Why are Bay Area rental returns often so low?
Bay Area home values are extremely high relative to the rent those homes can generate. A home worth $2 million or $3 million may rent for a strong monthly number, but once you measure that rent against the total property value, the return can be surprisingly weak.
After accounting for repairs, insurance, property taxes, vacancies, and management fees, the net yield may be far lower than what the same equity could potentially earn in a diversified investment portfolio. That is the cap rate problem many homeowners overlook.
What is the Section 121 exclusion and why does it matter?
The Section 121 exclusion is the federal tax rule that allows many homeowners to exclude up to $250,000 of capital gain if single, or up to $500,000 if married filing jointly, when selling a primary residence. To qualify, you generally must have owned and used the home as your primary residence for at least two of the five years before the sale.
This matters because if you move out and rent the home for too long, you may lose the ability to use that exclusion. For long-time Bay Area homeowners with large gains, missing that window can create a very expensive tax consequence.
Can I rent my home for a few years and still use the home sale tax exclusion?
Possibly, but the timing matters. The basic rule requires that you owned and lived in the home as your primary residence for at least two of the five years before the sale. That means some homeowners can move out, rent the home temporarily, and still qualify if they sell before the window closes.
The danger is that “just a year or two” can easily turn into three, four, or five years. Once the timing no longer works, the tax cost of selling may become much higher. Speak with a qualified tax professional before making the decision to rent.
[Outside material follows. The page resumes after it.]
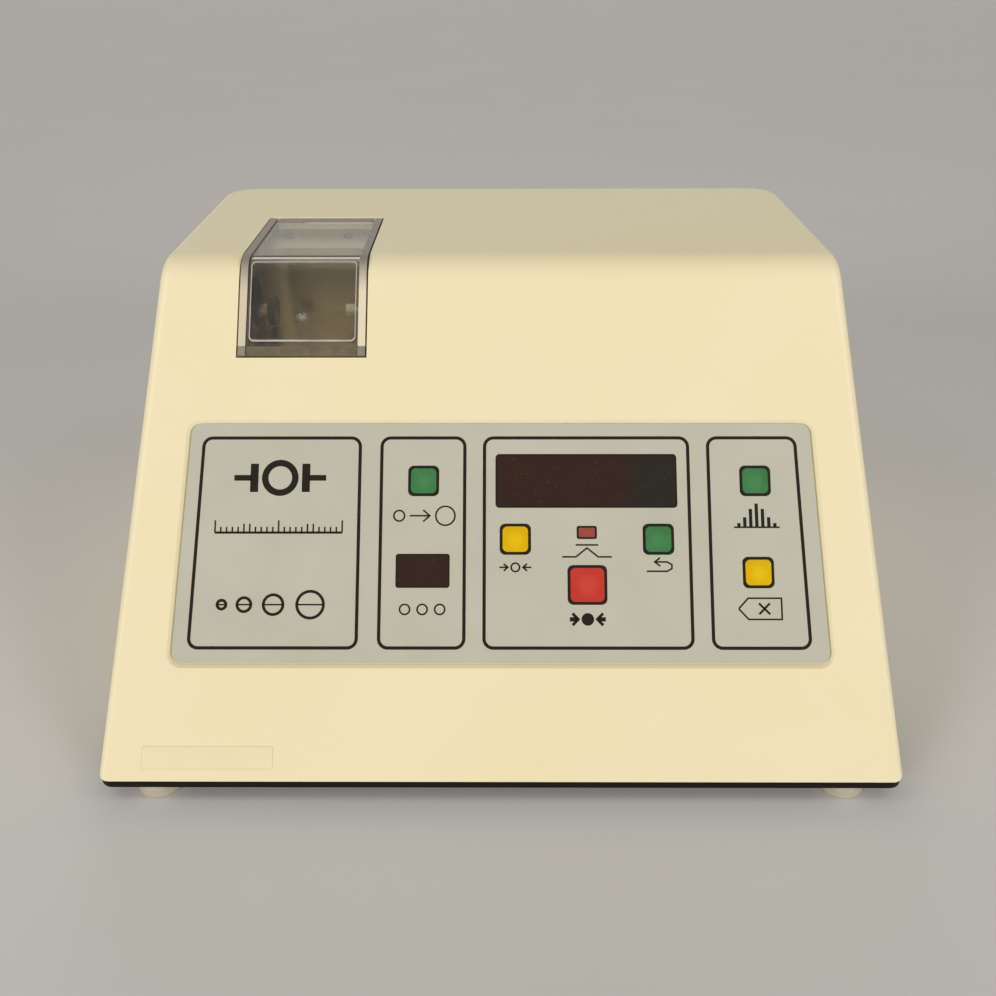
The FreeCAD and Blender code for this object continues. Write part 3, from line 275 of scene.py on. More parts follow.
def finish(name, main, second, grain, rough, relief=0.0, stretch=(1, 1, 1), metal=0.0, **constants):
    """A surface of two close colours mixed at one grain size, with roughness and relief from the grain.

    grain and relief are in millimetres, and rough is the lowest and highest roughness.
    """
    made, tree, where = material(name, Metallic=metal, **constants)
    scaled = add(tree, "Mapping", inputs={"Vector": where, "Scale": stretch})
    noise = add(tree, "TexNoise", inputs={"Vector": scaled.outputs[0], "Scale": per(grain), "Detail": 4.0})
    spread = add(tree, "MapRange", inputs={"Value": noise.outputs[0], LOW: 0.3, HIGH: 0.7})
    tint = add(tree, "Mix", COLOURS, {"Factor": spread.outputs[0], "A": colour(main), "B": colour(second)})
    gloss = add(tree, "MapRange",
                inputs={"Value": noise.outputs[0], LOW: 0.3, HIGH: 0.7, TO_LOW: rough[0], TO_HIGH: rough[1]})
    plug(made, Base_Color=tint.outputs["Result"], Roughness=gloss.outputs[0])
    if relief:
        bump = add(tree, "Bump", inputs={"Height": noise.outputs[0], "Distance": relief * MM})
        plug(made, Normal=bump.outputs[0])
    return made


def sprayed_enamel():
    """Two-pack enamel sprayed on a glass-fibre moulding: cream with a soft shine, a little yellowed in
    patches, with a faint orange peel and fine dark specks of dirt."""
    made, tree, where = material("sprayed cream enamel", Coat_Weight=0.2, Coat_Roughness=0.2)
    patches = add(tree, "TexNoise", inputs={"Vector": where, "Scale": per(90), "Detail": 3.0})
    base = add(tree, "Mix", COLOURS,
               {"Factor": patches.outputs[0], "A": colour("#ECE0BA"), "B": colour("#E8DAAE")})
    dirt = add(tree, "TexNoise", inputs={"Vector": where, "Scale": per(2.6), "Detail": 2.0})
    speck = add(tree, "MapRange", inputs={"Value": dirt.outputs[0], LOW: 0.83, HIGH: 0.88})
    where_dirty = add(tree, "TexNoise", inputs={"Vector": where, "Scale": per(45)})
    dirty = add(tree, "MapRange",
                inputs={"Value": where_dirty.outputs[0], LOW: 0.45, HIGH: 0.65, TO_HIGH: 0.55})
    amount = add(tree, "Math", {"operation": "MULTIPLY"}, {0: speck.outputs[0], 1: dirty.outputs[0]})
    specked = add(tree, "Mix", COLOURS,
                  {"Factor": amount.outputs[0], "A": base.outputs["Result"], "B": colour("#8C7A55")})
    wear = add(tree, "TexNoise", inputs={"Vector": where, "Scale": per(30), "Detail": 3.0})
    gloss = add(tree, "MapRange",
                inputs={"Value": wear.outputs[0], LOW: 0.3, HIGH: 0.7, TO_LOW: 0.32, TO_HIGH: 0.4})
    peel = add(tree, "TexNoise", inputs={"Vector": where, "Scale": per(6.0), "Detail": 1.0})
    bump = add(tree, "Bump", inputs={"Height": peel.outputs[0], "Distance": 0.0015 * MM})
    plug(made, Base_Color=specked.outputs["Result"], Roughness=gloss.outputs[0], Normal=bump.outputs[0])
    return made


def key_colour(name, main, second, paler_middle_colour):
    """Printed polyester over a domed key: finely textured, in cloudy patches, and paler in the middle."""
    made, tree, where = material(name, Specular_IOR_Level=0.22)
    over_key = add(tree, "TexCoord").outputs["Generated"]
    patch = add(tree, "TexNoise", inputs={"Vector": where, "Scale": per(9), "Detail": 2.0})
    spread = add(tree, "MapRange", inputs={"Value": patch.outputs[0], LOW: 0.38, HIGH: 0.66})
    tint = add(tree, "Mix", COLOURS, {"Factor": spread.outputs[0], "A": colour(main), "B": colour(second)})
    from_middle = add(tree, "VectorMath", {"operation": "MULTIPLY_ADD"},
                      {0: over_key, 1: (1, 0, 1), 2: (-0.5, 0, -0.5)})
    distance = add(tree, "VectorMath", {"operation": "LENGTH"}, {0: from_middle.outputs[0]})
    # Paler towards the key's middle
    middle = add(tree, "MapRange", SMOOTH,
                 {"Value": distance.outputs["Value"], LOW: 0.46, HIGH: 0.08, TO_HIGH: 0.7})
    paled_middle = add(tree, "Mix", COLOURS,
                  {"Factor": middle.outputs[0], "A": tint.outputs["Result"], "B": colour(paler_middle_colour)})
    # Sheet grain of about 0.2 mm, drawn at 0.5 mm so that it shows
    grain = add(tree, "TexNoise", inputs={"Vector": where, "Scale": per(0.5)})
    bump = add(tree, "Bump", inputs={"Height": grain.outputs[0], "Distance": 0.008 * MM})
    gloss = add(tree, "MapRange", inputs={"Value": grain.outputs[0], TO_LOW: 0.34, TO_HIGH: 0.5})
    plug(made, Base_Color=paled_middle.outputs["Result"], Roughness=gloss.outputs[0], Normal=bump.outputs[0])
    return made


def tinted_window():
    """Smoked acrylic over unlit red digits: near black, redder over the digits, shiny, dusty in spots."""
    made, tree, where = material("smoked acrylic", Specular_IOR_Level=0.32)
    along = add(tree, "SeparateXYZ", inputs={"Vector": where}).outputs["X"]
    digits_end = add(tree, "MapRange", SMOOTH,
                     {"Value": along, LOW: DIGITS_END_X[0] * MM, HIGH: DIGITS_END_X[1] * MM})
    tint = add(tree, "Mix", COLOURS,
               {"Factor": digits_end.outputs[0], "A": colour("#2A150B"), "B": colour("#1F1B12")})
    dust = add(tree, "TexNoise", inputs={"Vector": where, "Scale": per(1.6), "Detail": 3.0})
    spots = add(tree, "MapRange", inputs={"Value": dust.outputs[0], LOW: 0.62, HIGH: 0.8, TO_HIGH: 0.22})
    dusty = add(tree, "Mix", COLOURS,
                {"Factor": spots.outputs[0], "A": tint.outputs["Result"], "B": colour("#6E5C4C")})
    gloss = add(tree, "MapRange", inputs={"Value": dust.outputs[0], TO_LOW: 0.12, TO_HIGH: 0.34})
    plug(made, Base_Color=dusty.outputs["Result"], Roughness=gloss.outputs[0])
    return made


def clear_acrylic():
    """Bent and polished acrylic sheet: clear, faintly grey, with a little haze from years of wiping."""
    made, tree, where = material("polished acrylic sheet", Transmission_Weight=1.0, IOR=1.49,
                                 Base_Color=colour("#FBFBF7"))
    haze = add(tree, "TexNoise", inputs={"Vector": where, "Scale": per(7), "Detail": 6.0})
    gloss = add(tree, "MapRange",
                inputs={"Value": haze.outputs[0], LOW: 0.4, HIGH: 0.75, TO_LOW: 0.0, TO_HIGH: 0.04})
    bump = add(tree, "Bump", inputs={"Height": haze.outputs[0], "Distance": 0.002 * MM})
    plug(made, Roughness=gloss.outputs[0], Normal=bump.outputs[0])
    return made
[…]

Is being a landlord in California risky?
California can be a challenging place to be a landlord, especially for someone who is retired, living out of the area, or unfamiliar with local tenant laws. State and local rules can affect rent increases, notices, evictions, and the handling of tenant-occupied sales.
Even when a single-family home is exempt from certain rent control laws, the paperwork and compliance still matter. One missed notice or poorly handled tenant issue can become expensive quickly. If you are considering renting out your home, talk with a landlord-tenant attorney and a property manager before moving forward.
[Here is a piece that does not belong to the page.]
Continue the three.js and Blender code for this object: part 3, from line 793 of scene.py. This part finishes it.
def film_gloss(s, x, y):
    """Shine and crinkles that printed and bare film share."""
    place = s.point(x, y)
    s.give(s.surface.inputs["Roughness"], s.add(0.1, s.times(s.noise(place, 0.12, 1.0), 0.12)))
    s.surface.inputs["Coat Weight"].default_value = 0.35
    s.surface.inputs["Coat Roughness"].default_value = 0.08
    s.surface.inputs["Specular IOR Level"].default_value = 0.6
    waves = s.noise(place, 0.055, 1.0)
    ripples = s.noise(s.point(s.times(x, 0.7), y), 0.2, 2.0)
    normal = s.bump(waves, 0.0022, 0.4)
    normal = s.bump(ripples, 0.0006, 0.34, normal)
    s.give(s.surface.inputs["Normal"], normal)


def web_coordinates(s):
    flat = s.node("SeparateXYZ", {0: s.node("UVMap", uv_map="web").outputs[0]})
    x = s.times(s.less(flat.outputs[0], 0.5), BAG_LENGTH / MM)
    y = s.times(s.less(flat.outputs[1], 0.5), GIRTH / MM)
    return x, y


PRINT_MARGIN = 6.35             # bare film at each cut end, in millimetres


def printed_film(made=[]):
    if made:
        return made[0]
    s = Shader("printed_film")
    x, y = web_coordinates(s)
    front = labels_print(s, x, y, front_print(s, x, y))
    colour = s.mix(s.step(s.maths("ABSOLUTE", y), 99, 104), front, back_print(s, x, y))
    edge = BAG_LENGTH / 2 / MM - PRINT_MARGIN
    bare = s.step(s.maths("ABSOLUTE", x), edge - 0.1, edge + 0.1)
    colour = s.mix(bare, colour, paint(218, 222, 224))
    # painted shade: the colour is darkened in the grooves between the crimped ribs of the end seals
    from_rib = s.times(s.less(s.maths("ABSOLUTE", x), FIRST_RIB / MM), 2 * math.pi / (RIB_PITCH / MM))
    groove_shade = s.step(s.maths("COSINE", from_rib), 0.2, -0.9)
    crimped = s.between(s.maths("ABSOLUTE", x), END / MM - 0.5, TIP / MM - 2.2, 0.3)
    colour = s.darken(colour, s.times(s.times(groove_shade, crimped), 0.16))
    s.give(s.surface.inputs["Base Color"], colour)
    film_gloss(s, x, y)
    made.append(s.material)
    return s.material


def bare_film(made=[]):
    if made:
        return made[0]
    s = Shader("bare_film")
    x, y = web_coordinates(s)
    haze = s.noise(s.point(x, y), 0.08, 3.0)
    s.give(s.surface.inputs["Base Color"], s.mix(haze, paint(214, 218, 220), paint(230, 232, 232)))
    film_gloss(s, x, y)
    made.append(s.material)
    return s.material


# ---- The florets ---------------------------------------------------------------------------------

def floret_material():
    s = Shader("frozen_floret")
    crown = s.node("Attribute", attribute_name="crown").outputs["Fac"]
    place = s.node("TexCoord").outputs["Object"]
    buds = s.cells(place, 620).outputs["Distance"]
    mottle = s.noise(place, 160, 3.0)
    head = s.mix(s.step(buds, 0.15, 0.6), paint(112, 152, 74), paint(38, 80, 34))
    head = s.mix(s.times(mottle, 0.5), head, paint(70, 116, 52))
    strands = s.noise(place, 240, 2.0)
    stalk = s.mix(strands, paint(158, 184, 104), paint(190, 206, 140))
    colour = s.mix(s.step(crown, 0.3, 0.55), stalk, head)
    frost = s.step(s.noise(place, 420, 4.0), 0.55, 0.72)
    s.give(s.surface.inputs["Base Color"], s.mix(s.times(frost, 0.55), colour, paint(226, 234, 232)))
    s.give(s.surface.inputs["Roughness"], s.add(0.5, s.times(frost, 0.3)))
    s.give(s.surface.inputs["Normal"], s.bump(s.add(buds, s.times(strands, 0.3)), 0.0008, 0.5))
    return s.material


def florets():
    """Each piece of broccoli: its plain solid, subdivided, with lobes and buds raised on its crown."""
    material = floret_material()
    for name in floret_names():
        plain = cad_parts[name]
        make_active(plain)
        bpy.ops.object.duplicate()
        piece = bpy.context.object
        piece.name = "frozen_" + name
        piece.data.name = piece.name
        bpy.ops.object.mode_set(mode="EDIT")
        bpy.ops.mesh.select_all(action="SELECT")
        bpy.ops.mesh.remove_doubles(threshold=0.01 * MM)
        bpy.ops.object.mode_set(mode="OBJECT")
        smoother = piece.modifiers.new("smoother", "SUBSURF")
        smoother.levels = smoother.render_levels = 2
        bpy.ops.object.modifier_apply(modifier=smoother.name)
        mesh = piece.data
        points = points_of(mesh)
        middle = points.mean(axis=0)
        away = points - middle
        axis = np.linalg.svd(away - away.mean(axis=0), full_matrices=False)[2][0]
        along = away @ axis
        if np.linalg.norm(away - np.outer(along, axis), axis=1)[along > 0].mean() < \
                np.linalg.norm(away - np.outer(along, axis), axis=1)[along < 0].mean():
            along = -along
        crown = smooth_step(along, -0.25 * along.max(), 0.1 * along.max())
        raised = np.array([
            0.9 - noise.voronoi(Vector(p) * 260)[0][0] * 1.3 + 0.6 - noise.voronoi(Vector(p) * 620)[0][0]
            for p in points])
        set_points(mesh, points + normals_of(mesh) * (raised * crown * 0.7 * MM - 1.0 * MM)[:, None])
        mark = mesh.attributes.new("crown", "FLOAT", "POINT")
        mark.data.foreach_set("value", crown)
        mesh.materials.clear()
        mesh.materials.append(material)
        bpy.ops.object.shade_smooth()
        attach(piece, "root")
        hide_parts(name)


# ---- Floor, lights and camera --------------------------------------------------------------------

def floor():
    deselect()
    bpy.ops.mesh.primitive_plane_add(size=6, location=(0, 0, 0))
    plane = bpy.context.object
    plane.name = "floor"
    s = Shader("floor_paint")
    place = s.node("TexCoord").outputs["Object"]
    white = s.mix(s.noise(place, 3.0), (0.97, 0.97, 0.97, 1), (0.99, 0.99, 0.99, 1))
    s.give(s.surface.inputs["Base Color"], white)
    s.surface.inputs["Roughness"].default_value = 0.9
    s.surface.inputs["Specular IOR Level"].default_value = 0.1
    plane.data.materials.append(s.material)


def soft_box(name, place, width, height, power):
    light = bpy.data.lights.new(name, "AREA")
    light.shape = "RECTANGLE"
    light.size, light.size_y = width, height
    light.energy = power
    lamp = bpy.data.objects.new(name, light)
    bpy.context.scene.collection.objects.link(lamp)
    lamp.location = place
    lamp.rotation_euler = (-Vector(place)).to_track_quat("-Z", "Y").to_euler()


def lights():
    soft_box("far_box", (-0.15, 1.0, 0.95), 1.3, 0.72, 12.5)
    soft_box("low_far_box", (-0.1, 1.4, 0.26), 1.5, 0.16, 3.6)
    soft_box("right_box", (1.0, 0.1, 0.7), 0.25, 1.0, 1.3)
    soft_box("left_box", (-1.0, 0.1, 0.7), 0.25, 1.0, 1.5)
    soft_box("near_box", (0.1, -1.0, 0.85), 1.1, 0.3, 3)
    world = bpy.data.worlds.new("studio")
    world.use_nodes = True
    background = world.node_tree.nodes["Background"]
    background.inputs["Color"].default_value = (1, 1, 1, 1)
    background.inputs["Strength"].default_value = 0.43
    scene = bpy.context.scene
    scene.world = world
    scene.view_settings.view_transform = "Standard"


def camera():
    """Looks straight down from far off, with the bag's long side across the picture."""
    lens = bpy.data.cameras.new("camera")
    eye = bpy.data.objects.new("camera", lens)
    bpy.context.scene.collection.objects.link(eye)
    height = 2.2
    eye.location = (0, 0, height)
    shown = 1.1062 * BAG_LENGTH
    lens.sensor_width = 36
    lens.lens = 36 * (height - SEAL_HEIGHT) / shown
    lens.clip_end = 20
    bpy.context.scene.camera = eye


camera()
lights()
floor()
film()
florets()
Does hiring a property manager make renting the home passive?
A good property manager can help, but it does not make the investment completely passive. You may still need to approve major repairs, deal with vacancies, review financial reports, handle insurance issues, and make decisions when tenant problems arise.
Property management also reduces your net income. For a Bay Area home that already has a low return relative to its value, management fees can make the numbers even less attractive.
When does renting out a Bay Area home make sense?
Renting may make sense if you expect to move back within a few years, want to keep the home for a family member, have a very low-maintenance property, or have a specific estate planning reason to hold it. It can also make sense if the property generates strong rental income relative to its value.
But for many older homeowners who are permanently relocating, downsizing, or moving closer to family, the rental strategy is often more complicated and less profitable than it first appears.
What should I do before deciding whether to sell or rent?
Start by running the numbers honestly. Estimate the home’s current market value, likely rent, property taxes, insurance, maintenance, vacancy risk, property management fees, and potential capital gains taxes. Then compare that with what your net proceeds could do in a diversified investment plan.
You should also speak with a REALTOR® who understands older homeowners, a tax professional, and a fiduciary financial advisor. The right answer is not just about the home. It is about your retirement, your family, your risk tolerance, and the life you want to live next.